_The exercise:_ Extract and list every line that contains the word "this".

_The input:_
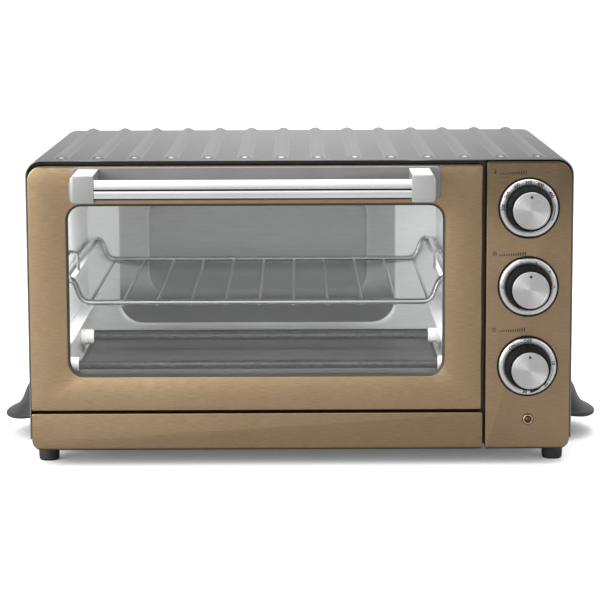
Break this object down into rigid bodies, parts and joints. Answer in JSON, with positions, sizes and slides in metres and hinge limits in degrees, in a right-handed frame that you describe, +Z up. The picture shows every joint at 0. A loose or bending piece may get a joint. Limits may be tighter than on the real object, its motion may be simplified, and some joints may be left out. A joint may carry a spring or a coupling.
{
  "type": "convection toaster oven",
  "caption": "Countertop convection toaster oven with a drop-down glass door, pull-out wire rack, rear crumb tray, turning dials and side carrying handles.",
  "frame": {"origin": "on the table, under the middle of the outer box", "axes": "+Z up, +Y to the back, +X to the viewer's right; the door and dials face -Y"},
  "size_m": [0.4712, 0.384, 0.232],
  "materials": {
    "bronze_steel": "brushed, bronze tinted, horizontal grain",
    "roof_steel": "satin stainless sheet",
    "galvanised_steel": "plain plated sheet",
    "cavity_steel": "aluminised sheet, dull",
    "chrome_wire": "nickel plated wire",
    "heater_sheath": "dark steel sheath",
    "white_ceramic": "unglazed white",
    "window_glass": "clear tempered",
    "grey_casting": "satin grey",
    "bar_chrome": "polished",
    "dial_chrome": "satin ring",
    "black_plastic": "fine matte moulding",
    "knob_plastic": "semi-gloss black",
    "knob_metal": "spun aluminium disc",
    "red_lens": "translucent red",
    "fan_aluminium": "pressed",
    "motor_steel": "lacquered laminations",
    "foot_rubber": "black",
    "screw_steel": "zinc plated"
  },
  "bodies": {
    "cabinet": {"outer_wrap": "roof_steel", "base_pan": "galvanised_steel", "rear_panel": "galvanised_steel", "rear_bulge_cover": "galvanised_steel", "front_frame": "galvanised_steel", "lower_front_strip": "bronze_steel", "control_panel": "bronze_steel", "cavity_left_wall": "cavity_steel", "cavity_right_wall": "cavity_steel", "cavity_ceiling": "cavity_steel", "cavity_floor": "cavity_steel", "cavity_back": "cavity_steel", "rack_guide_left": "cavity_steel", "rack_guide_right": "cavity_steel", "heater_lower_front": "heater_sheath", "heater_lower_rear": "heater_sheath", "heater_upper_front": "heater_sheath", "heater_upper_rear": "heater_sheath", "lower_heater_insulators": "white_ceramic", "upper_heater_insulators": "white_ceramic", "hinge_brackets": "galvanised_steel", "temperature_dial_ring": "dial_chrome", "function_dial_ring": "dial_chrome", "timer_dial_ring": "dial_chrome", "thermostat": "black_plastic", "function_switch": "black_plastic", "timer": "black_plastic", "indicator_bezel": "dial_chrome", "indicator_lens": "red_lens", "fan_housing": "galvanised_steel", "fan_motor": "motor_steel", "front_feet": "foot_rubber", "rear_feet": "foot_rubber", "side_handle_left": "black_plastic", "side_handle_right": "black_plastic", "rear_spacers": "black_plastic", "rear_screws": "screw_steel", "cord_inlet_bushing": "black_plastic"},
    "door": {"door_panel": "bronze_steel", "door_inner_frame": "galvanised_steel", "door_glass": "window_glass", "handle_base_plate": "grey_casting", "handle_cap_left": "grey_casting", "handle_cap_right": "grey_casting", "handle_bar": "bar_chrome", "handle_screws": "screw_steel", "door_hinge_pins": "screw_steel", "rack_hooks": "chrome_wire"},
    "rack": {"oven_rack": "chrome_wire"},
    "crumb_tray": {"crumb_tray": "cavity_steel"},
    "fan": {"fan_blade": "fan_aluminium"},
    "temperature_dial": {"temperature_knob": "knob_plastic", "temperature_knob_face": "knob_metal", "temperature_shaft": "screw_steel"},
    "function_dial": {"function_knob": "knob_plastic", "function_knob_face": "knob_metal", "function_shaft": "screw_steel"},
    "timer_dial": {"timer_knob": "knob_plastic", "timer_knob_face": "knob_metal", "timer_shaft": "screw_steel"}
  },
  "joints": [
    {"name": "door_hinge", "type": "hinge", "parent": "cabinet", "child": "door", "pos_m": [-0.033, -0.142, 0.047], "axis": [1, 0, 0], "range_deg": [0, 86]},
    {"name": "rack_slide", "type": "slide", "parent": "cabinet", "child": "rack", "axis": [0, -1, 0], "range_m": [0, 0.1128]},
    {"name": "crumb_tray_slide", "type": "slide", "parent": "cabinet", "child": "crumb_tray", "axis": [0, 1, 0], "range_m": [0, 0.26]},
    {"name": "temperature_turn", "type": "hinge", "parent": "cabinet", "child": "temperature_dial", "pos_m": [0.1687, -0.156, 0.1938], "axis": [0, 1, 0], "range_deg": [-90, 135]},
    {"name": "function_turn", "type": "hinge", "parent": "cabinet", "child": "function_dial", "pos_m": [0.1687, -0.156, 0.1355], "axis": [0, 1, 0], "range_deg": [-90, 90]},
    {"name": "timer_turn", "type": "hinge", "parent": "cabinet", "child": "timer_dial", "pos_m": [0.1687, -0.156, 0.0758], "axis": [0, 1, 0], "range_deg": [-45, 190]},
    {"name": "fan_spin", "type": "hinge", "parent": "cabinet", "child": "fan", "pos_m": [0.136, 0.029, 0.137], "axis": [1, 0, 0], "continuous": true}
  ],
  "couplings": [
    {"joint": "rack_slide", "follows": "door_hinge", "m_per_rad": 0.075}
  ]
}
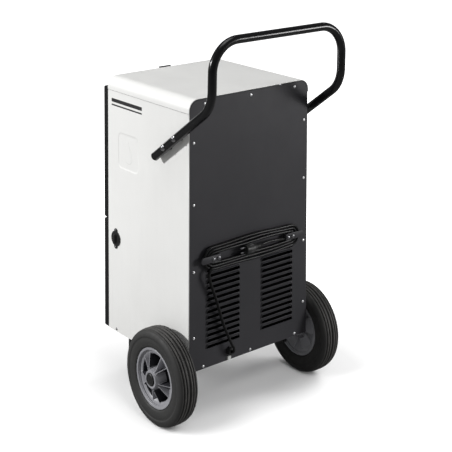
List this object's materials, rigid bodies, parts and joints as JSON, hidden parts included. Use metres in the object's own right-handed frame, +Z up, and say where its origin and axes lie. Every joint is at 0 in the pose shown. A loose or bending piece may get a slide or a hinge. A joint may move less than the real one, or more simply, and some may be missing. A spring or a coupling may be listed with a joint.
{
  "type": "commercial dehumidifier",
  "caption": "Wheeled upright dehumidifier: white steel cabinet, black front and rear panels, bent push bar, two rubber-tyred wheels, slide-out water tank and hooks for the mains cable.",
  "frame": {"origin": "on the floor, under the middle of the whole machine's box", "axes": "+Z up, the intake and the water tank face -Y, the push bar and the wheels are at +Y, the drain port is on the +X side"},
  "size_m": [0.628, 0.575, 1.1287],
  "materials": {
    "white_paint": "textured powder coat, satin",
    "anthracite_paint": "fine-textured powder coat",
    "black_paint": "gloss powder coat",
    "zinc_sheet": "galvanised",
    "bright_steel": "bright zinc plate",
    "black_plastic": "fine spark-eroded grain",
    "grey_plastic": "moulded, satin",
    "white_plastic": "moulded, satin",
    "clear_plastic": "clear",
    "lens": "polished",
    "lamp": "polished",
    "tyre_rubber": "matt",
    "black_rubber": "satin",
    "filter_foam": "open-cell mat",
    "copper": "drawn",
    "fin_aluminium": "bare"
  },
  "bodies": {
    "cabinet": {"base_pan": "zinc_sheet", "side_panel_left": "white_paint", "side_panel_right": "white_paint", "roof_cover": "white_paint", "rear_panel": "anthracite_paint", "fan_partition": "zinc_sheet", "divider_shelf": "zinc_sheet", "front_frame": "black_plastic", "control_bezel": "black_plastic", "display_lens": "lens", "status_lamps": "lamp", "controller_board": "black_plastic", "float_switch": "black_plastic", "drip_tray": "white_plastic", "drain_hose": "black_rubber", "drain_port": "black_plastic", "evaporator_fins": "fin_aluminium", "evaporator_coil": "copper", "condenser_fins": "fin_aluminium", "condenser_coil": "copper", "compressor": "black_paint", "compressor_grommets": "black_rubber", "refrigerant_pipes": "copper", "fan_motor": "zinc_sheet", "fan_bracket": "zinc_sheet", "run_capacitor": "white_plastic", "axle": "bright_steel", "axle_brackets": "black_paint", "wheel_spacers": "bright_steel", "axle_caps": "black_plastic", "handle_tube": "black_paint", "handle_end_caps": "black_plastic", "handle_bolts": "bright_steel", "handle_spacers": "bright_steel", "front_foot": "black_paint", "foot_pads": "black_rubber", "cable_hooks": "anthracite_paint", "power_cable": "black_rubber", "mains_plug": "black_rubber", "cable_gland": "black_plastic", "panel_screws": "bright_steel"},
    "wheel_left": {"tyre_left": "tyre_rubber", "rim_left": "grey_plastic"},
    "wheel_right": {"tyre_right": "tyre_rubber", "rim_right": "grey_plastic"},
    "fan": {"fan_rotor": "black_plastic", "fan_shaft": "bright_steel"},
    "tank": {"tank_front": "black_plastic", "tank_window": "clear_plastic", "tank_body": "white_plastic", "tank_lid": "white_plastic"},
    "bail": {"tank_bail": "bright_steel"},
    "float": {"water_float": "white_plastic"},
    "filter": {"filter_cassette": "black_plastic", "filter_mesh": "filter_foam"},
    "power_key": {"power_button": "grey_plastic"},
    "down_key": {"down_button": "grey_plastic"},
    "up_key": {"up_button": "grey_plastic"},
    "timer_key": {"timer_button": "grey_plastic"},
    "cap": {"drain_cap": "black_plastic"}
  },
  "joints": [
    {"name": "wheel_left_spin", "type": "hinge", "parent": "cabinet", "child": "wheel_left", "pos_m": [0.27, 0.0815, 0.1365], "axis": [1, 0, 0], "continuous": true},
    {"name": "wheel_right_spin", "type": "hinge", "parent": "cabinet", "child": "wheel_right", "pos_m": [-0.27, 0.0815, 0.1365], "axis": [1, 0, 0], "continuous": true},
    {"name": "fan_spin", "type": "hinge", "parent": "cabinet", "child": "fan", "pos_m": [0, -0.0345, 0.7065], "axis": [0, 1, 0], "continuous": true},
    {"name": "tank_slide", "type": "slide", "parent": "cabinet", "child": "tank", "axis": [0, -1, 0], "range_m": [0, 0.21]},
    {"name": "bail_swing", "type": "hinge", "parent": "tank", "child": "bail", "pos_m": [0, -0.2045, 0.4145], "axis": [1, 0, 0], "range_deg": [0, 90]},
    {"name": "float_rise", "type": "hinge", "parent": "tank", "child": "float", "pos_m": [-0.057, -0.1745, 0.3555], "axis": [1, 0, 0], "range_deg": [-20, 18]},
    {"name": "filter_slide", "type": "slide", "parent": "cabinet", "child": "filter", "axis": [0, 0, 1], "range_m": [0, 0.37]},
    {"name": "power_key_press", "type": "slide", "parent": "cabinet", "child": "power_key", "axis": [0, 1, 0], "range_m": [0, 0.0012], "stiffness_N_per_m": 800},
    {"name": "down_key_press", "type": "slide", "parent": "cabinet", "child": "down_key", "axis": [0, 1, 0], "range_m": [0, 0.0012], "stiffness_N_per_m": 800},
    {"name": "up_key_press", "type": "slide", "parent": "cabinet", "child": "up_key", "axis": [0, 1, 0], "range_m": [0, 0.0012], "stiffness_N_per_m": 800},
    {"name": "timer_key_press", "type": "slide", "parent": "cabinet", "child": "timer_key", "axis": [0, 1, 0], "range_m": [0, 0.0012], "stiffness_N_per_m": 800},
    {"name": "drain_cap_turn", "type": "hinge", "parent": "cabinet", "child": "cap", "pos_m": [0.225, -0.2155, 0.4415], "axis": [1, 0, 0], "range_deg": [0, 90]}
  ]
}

_Full response:_
Break this object down into rigid bodies, parts and joints. Answer in JSON, with positions, sizes and slides in metres and hinge limits in degrees, in a right-handed frame that you describe, +Z up. The picture shows every joint at 0. A loose or bending piece may get a joint. Limits may be tighter than on the real object, its motion may be simplified, and some joints may be left out. A joint may carry a spring or a coupling.
List this object's materials, rigid bodies, parts and joints as JSON, hidden parts included. Use metres in the object's own right-handed frame, +Z up, and say where its origin and axes lie. Every joint is at 0 in the pose shown. A loose or bending piece may get a slide or a hinge. A joint may move less than the real one, or more simply, and some may be missing. A spring or a coupling may be listed with a joint.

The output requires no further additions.